The user can retrieve the status of the system through MQTT: it sends a
message to read/status MQTT topic and receive back a message with the
current status on read/status/reply MQTT topic. Of course, they are just
examples.
On the contrary, when the app detects a status change reported from the
serial bus (think of a transition from ON to OFF), it sends a MQTT message.
I'm thinking to split the application in three classes: Bus, App and
IoT. Bus and IoT are also threads.
The thread of Bus manages the serial protocol, while the thread of IoT
manages MQTT connection with the broker (the server).

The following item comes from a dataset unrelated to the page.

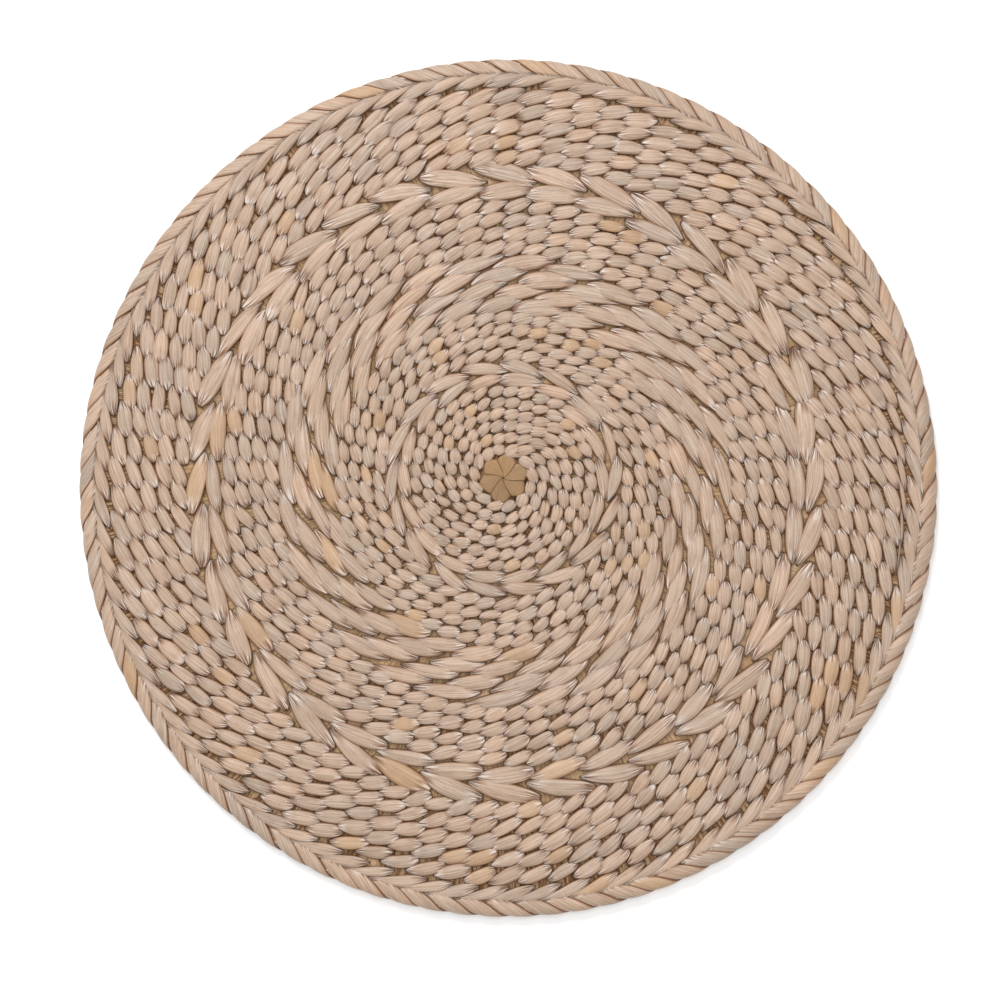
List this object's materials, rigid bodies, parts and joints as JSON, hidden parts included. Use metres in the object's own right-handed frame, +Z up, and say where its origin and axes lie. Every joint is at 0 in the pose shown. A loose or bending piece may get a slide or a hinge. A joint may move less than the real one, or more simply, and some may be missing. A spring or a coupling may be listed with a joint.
{
  "type": "chair seat pad",
  "caption": "Flat round seat pad twined from dried leaf strands over radial leaf spokes, with a folded star centre and a plaited rim.",
  "frame": {"origin": "middle of the round rim, on the plane the underside rests on", "axes": "+Z up out of the seat face; +X and +Y lie in the pad, which has no front"},
  "size_m": [0.38, 0.3798, 0.0096],
  "materials": {
    "star_leaf": "folded dry leaf, matte",
    "spoke_leaf": "dry leaf strap, matte, ribbed lengthwise",
    "strand_leaf_over": "twined dry leaf, satin",
    "strand_leaf_under": "twined dry leaf, satin",
    "rim_leaf": "plaited dry leaf, satin"
  },
  "bodies": {
    "root": {"centre_star": "star_leaf", "spoke_01": "spoke_leaf", "spoke_02": "spoke_leaf", "spoke_03": "spoke_leaf", "spoke_04": "spoke_leaf", "spoke_05": "spoke_leaf", "spoke_06": "spoke_leaf", "spoke_07": "spoke_leaf", "spoke_08": "spoke_leaf", "spoke_09": "spoke_leaf", "spoke_10": "spoke_leaf", "spoke_11": "spoke_leaf", "spoke_12": "spoke_leaf", "spoke_13": "spoke_leaf", "spoke_14": "spoke_leaf", "spoke_15": "spoke_leaf", "spoke_16": "spoke_leaf", "spoke_17": "spoke_leaf", "spoke_18": "spoke_leaf", "spoke_19": "spoke_leaf", "spoke_20": "spoke_leaf", "spoke_21": "spoke_leaf", "spoke_22": "spoke_leaf", "spoke_23": "spoke_leaf", "spoke_24": "spoke_leaf", "spoke_25": "spoke_leaf", "spoke_26": "spoke_leaf", "spoke_27": "spoke_leaf", "spoke_28": "spoke_leaf", "spoke_29": "spoke_leaf", "spoke_30": "spoke_leaf", "spoke_31": "spoke_leaf", "spoke_32": "spoke_leaf", "spoke_33": "spoke_leaf", "spoke_34": "spoke_leaf", "spoke_35": "spoke_leaf", "spoke_36": "spoke_leaf", "strand_heart_over": "strand_leaf_over", "strand_heart_under": "strand_leaf_under", "strand_inner_chevron_a_over": "strand_leaf_over", "strand_inner_chevron_a_under": "strand_leaf_under", "strand_inner_chevron_b_over": "strand_leaf_over", "strand_inner_chevron_b_under": "strand_leaf_under", "strand_inner_fine_over": "strand_leaf_over", "strand_inner_fine_under": "strand_leaf_under", "strand_broad_over": "strand_leaf_over", "strand_broad_under": "strand_leaf_under", "strand_outer_fine_over": "strand_leaf_over", "strand_outer_fine_under": "strand_leaf_under", "strand_outer_chevron_a_over": "strand_leaf_over", "strand_outer_chevron_a_under": "strand_leaf_under", "strand_outer_chevron_b_over": "strand_leaf_over", "strand_outer_chevron_b_under": "strand_leaf_under", "strand_border_fine_over": "strand_leaf_over", "strand_border_fine_under": "strand_leaf_under", "rim_plait_over": "rim_leaf", "rim_plait_under": "rim_leaf", "rim_edge_braid": "rim_leaf"}
  },
  "joints": []
}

However I don't know if it could be a good architecture. Suppone Bus
thread receives a new status from the system. In the context of
ThreadBus, the object Bus could call a method of App object:
app.set_status(new_status_from_the_bus)
In the App I have:
class App():
..
def set_status(new_status): # Could be called from ThreadBus
if new_status != self.new_status:
self.new_status = new_status
# Do some actions on status change
def get_status(): # Could be called from ThreadIoT
return self.status
Of course, IoT object needs to know the current status of the system
when a message is received from MQTT. So ThreadIoT could call
app.get_status().
I think this architecture has some problems with race conditions or
threads synchronization. What happens if IoT calls get_status() exactly
when set_status() called by ThreadBus is executing? If status is a big
data structure, set_status() could be interrupted by get_status() that
could get a completely corrupted status, because it was only partly
updated by set_status().
I know I can use locks or semaphores in get_status() and set_status(),
but I don't know if this is a good approach. Consider that the system is
complex, it isn't composed by a simple single status. It has many many
parameters that are collected from the serial bus. Should I use a lock
for every [get|set]_status(), [get|set]_dimensions(),
[get|set]_battery_level(), [get|set]_mains_present(), and so on?
Another possibility is to use a Queue for Bus and a Queue for IoT. So
the set_status(new_status) called from Bus object will be transformed in
a put in the queue:
app_queue.put({"type": "new_status", "data": ...})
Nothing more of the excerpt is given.